Synthesis of Ni/Y2O3 Nanocomposite through USP and Lyophilisation for Possible Use as Coating

The Ni/Y2O3 catalyst showed high catalytic activity. Based on this, the aim of this study was to create Ni/Y2O3 nanocomposites powder with two innovative technologies, Ultrasonic Spray Pyrolysis (USP) and lyophilisation. In the USP process, thermal decomposition of the generated aerosols in an N2/H2 reduction atmosphere caused a complete decomposition of the nickel (II) nitrate to elemental Ni, which became trapped on the formed Y2O3 nanoparticles. The Ni/Y2O3 nanocomposite particles were captured via gas washing in an aqueous solution of polyvinylpyrrolidone (PVP) in collection bottles. PVP was chosen for its ability to stabilise nano-suspensions and as an effective cryoprotectant.
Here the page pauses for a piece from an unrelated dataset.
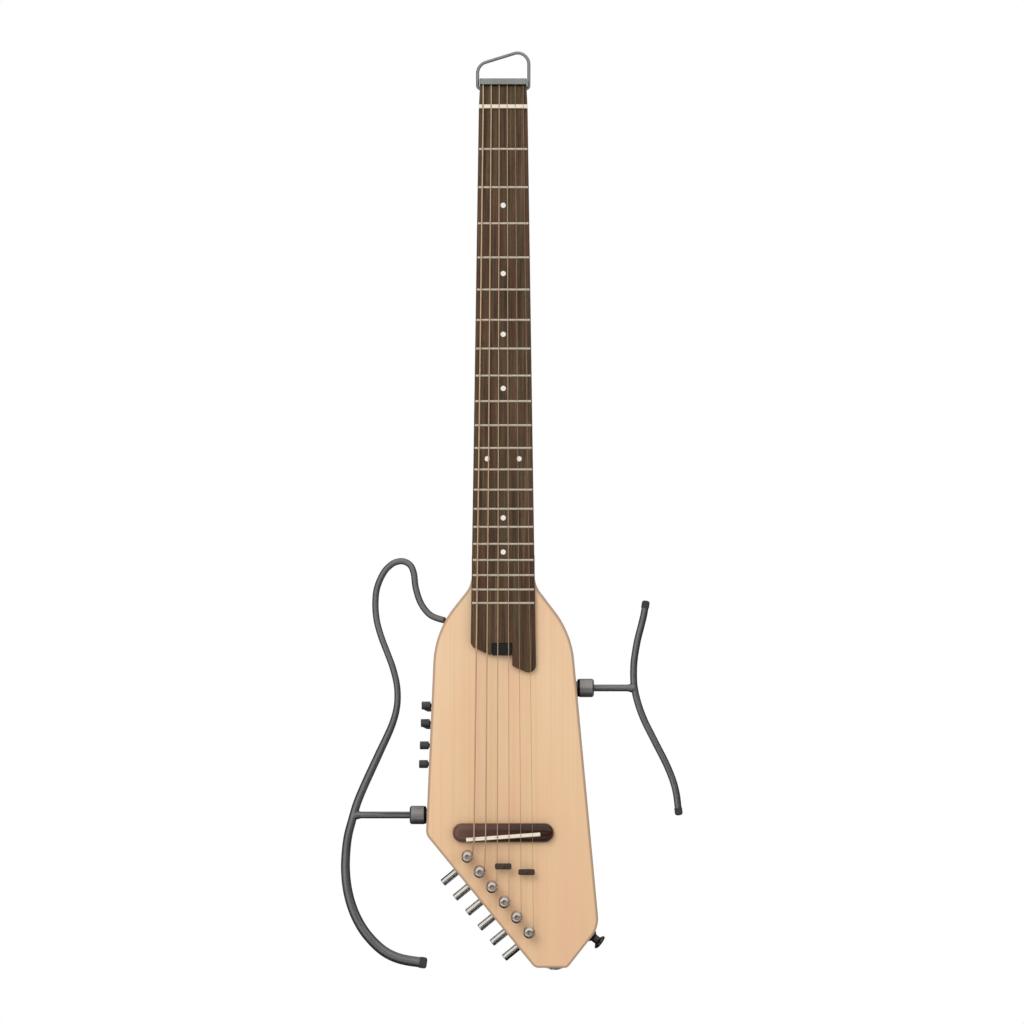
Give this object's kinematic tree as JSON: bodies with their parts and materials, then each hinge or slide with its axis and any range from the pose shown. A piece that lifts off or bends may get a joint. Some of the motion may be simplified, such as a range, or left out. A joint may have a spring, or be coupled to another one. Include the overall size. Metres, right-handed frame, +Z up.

Consequently, there was no loss or agglomeration of Ni/Y2O3 nanocomposite material during the lyophilisation process. The Ni/Y2O3 nanocomposite powder was analysed using ICP-MS, SEM-EDX, and XPS, which showed the impact of different precursor concentrations on the final Ni/Y2O3 nanocomposite particle composition. In a final step, highly concentrated Ni/Y2O3 nanocomposite ink (Ni/Y2O3 > 0.140 g/mL) and test coatings from this ink were prepared by applying them on a white matte photo paper sheet. The reflection curve of the prepared Ni/Y2O3 nanocomposite coating showed a local maximum at 440 nm with a value of 39% reflection. Given that Ni is located on the surface of the Ni/Y2O3 nanocomposite in the elemental state and according to the identified properties, tests of the catalytic properties of this coating will be performed in the future.